Universities feed religious divide

April 12, 1996

The Lebanese government, under pressure from powerful religious lobbies, is licensing six new universities, three of them directly run by religious organisations. The decision has led to fierce controversy with echoes of the civil war which split the nation for 17 years until 1992.

The universities sprang up during the strife and have sought permission to award recognised degrees. Beirut, the bitterly divided capital, is home to two new Muslim universities and one Christian.

The Shiite Muslims have a licence for the Islamic University, which will teach Islamic studies, health sciences, tourism and management. The Sunni Muslims' licence allows them to award degrees at Dar al Fatwa, the Islamic University of Beirut, teaching Islamic law and jurisprudence and Islamic arts among other things.

The Antonine Fathers, a Maronite Christian order, will be licensed to found a university offering theological studies. The Francophone Society for Educational Development is to open a University of Technology.

One of the objectors is Walid Jumblatt, the powerful minister for displaced persons. He believes the decision will perpetuate religious divisions that have wrecked the country.
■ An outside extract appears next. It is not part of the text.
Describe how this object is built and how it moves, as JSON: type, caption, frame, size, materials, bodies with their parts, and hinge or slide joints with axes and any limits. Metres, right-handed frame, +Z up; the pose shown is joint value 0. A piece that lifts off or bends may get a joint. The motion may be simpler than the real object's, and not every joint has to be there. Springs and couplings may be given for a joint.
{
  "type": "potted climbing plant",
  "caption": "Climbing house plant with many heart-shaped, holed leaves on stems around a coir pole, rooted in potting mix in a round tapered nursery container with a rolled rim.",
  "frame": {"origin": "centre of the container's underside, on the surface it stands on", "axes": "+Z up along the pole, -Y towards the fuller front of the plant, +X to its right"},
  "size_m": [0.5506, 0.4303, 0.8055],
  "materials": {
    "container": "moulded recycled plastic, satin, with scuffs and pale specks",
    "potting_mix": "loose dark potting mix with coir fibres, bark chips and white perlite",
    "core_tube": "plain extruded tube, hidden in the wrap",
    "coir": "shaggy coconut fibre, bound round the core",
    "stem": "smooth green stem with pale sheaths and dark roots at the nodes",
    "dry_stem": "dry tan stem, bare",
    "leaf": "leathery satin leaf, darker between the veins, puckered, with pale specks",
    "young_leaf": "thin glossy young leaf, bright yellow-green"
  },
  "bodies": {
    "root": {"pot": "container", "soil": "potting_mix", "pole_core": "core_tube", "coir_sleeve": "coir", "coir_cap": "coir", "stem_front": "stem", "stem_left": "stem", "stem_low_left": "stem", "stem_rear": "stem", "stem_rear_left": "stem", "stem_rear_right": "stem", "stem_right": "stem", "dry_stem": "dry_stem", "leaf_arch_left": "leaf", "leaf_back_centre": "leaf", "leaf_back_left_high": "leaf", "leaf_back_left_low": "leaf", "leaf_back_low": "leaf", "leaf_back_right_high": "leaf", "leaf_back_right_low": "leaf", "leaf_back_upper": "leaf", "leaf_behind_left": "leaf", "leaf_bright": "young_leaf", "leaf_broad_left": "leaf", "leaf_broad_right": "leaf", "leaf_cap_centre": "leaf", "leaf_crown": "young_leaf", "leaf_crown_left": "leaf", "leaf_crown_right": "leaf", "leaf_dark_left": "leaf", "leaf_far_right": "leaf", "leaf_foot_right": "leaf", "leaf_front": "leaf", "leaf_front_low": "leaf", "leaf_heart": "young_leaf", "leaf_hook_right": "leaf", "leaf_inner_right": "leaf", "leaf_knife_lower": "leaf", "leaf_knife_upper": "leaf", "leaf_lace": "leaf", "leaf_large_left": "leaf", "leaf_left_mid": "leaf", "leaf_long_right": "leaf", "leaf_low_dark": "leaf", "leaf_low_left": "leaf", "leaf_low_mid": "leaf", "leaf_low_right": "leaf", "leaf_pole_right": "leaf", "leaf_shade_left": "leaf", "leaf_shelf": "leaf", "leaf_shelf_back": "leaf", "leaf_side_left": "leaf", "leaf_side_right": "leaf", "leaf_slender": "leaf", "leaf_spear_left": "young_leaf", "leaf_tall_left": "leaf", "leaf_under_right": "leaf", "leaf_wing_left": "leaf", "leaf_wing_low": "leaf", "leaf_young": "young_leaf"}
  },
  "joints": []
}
He also complains that allowing these new institutions to award their own degrees will devalue the international status of a Lebanese degree.
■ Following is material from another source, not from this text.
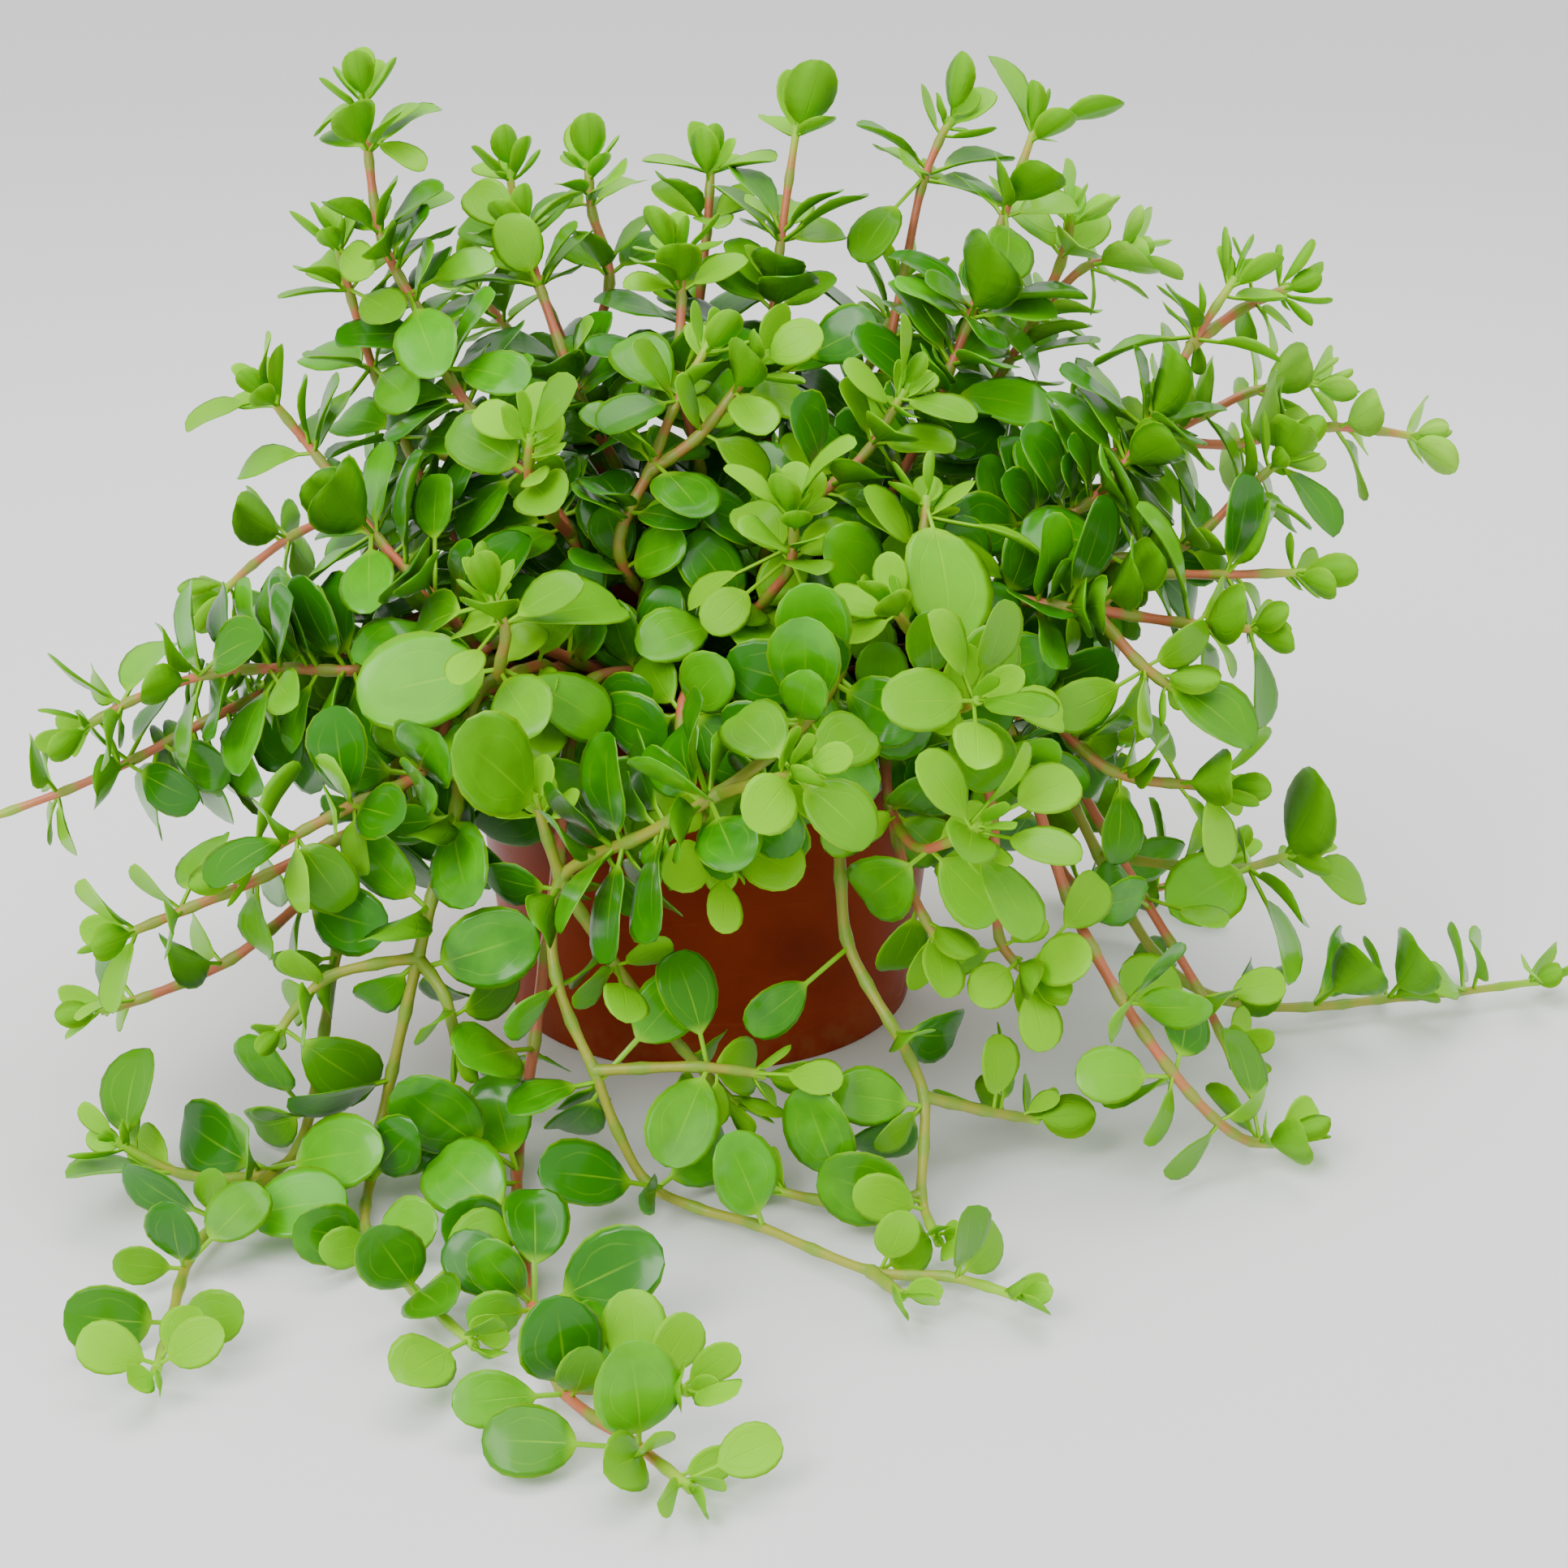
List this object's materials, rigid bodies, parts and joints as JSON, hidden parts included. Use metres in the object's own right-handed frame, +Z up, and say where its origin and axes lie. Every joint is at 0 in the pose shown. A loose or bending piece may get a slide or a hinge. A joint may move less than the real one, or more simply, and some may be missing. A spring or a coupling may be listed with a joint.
{
  "type": "potted peperomia",
  "caption": "Peperomia in a tapered plastic nursery pot of soil, with leafy stems that stand in a dome and trail over the rim and along the ground.",
  "frame": {"origin": "centre of the pot's base, on the flat pad that faces the ground", "axes": "+Z up along the pot's axis, -Y the plant's front as pictured, +X to the right seen from the front"},
  "size_m": [0.3829, 0.3803, 0.2196],
  "materials": {
    "terracotta_plastic": "smooth, slightly glossy",
    "potting_soil": "loose, dark and matt",
    "leafy_stem": "satin green leaves on pinkish to olive stems",
    "pale_leafy_stem": "satin yellow-green leaves on olive stems"
  },
  "bodies": {
    "root": {"pot": "terracotta_plastic", "soil": "potting_soil", "stem_back_left": "leafy_stem", "stem_back_mid": "leafy_stem", "stem_back_pale": "pale_leafy_stem", "stem_back_right": "leafy_stem", "stem_big_left": "leafy_stem", "stem_centre_lime": "leafy_stem", "stem_far_1": "leafy_stem", "stem_far_2": "leafy_stem", "stem_far_3": "leafy_stem", "stem_far_4": "leafy_stem", "stem_far_5": "leafy_stem", "stem_far_6": "leafy_stem", "stem_front_floor": "leafy_stem", "stem_front_hang": "leafy_stem", "stem_front_lime": "leafy_stem", "stem_front_main": "leafy_stem", "stem_front_right": "leafy_stem", "stem_front_up": "leafy_stem", "stem_inner_right": "leafy_stem", "stem_left_arm": "leafy_stem", "stem_left_far": "leafy_stem", "stem_left_lime": "leafy_stem", "stem_left_long": "leafy_stem", "stem_left_low": "leafy_stem", "stem_left_outer": "leafy_stem", "stem_left_trail": "leafy_stem", "stem_left_upright": "leafy_stem", "stem_mid_left": "leafy_stem", "stem_mid_lime": "leafy_stem", "stem_right_back": "pale_leafy_stem", "stem_right_big": "leafy_stem", "stem_right_far": "leafy_stem", "stem_right_flat": "leafy_stem", "stem_right_low": "leafy_stem", "stem_right_mid": "leafy_stem", "stem_right_pair": "leafy_stem", "stem_right_rosette": "leafy_stem", "stem_right_tip": "leafy_stem", "stem_right_trail": "leafy_stem", "stem_right_up": "leafy_stem", "stem_tall_left": "leafy_stem", "stem_tall_mid": "leafy_stem", "stem_tall_right": "leafy_stem"}
  },
  "joints": []
}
One of Mr Jumblatt's followers told me: "Jumblatt opposes licensing the new universities because he knows how much harm these sectarian divisions have done to our country. Now we have a government which is supposed to be bringing us all together, and what does it do? It licenses universities for each religion."

But his opposition is suspect, say sources close to education minister Michel Edde. Mr Edde, a Maronite Christian and a Marxist, is said to believe that Mr Jumblatt's opposition is based on the fact that the government has turned down a proposal for a university run by his own religious group, the Druzes.
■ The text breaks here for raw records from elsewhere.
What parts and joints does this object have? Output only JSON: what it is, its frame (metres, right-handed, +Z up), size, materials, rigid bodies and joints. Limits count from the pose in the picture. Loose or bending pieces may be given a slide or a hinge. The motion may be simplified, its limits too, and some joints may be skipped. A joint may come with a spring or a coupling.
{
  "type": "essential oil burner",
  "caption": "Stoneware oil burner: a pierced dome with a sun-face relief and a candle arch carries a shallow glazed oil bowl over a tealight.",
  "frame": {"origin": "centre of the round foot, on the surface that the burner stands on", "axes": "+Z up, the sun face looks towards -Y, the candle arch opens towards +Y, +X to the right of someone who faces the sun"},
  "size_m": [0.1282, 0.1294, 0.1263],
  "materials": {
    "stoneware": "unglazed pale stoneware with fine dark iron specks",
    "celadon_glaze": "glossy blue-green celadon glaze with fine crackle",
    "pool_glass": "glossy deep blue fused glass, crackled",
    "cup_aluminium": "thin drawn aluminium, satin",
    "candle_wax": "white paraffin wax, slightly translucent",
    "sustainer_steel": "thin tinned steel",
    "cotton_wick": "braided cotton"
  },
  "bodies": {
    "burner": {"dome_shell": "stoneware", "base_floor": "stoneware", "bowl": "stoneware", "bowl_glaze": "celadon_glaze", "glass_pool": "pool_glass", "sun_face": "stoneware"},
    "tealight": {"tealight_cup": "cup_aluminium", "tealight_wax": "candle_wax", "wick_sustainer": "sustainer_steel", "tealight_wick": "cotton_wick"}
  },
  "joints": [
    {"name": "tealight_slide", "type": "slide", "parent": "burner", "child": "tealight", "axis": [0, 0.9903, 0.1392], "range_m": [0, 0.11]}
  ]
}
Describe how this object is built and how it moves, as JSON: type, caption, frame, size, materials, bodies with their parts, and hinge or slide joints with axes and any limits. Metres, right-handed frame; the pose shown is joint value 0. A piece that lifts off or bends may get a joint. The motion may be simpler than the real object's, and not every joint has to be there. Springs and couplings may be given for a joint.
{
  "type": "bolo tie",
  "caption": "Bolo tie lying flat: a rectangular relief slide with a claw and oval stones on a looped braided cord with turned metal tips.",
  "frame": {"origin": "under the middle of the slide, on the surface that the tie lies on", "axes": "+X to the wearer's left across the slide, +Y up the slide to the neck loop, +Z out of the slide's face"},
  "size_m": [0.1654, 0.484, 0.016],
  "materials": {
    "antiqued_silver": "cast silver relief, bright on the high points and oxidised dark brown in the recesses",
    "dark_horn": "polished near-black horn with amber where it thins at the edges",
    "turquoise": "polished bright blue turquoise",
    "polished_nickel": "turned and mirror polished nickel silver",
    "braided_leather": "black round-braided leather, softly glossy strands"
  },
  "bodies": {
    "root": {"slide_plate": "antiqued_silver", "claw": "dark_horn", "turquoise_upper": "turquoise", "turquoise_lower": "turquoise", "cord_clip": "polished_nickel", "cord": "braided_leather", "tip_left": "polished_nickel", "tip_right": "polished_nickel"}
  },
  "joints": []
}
Mr Jumblatt is the hereditary ruler of the Druzes, a former warlord and one of the two or three most powerful men in the country, a man who can have 5,000 men under arms whenever he feels the need. When Mr Edde's Maronites were getting western support for their war effort, Mr Jumblatt became Moscow's client.

Druzes share many beliefs with Muslims, including belief in the Prophet Mohammed, but their practices are very different. They have no formally recognised priests or mullahs, they consider religion a very personal thing, and they believe in reincarnation.

An editorial in the Beirut English language newspaper Eco says: "The ministers were pressured by different religious groups not willing to accept 'no' for an answer." It predicts the result will be "the continuation of existing sectarian drifts" adding: "If the Lebanese are to belong to Lebanon through their citizenship and not religious labels, an educational strategy towards this target must eliminate hasty decisions creating new hurdles. If the government gives in to pressure, then it would be falling into a trap that will put an end to its efforts in building a new Lebanon."

But Myra Boustani, a member of the board of the long-established American University of Beirut, says its concern has nothing to do with religion, and everything to do with standards. "There are now universities where the teaching is not up to standard. The government must help them bring up their standards."

Nadim Shehadi, director of the Centre of Lebanese Studies in Oxford, thinks both criticisms are misplaced. "No university is entirely free of a confessional aspect. Every Oxford college was founded by a religion. The Islamic universities have plenty of funding and high standards, and they are tied to old established societies.

"If the government were creating confessional institutions from scratch, it would be guilty of creating divisions in our society. But it is not: it is giving legitimacy to those which already exist."

Before the war Lebanon already had six well-established universities - a reasonable score for a country with just three million people and very little history of state funding for education. The AUB and Beirut University College for women were both set up in the last century by American Presbyterians, while St Joseph's College was founded by the Jesuits in the 1870s. The present century has seen the foundation of the Arab University, the Middle East College, and the government-sponsored Lebanese University.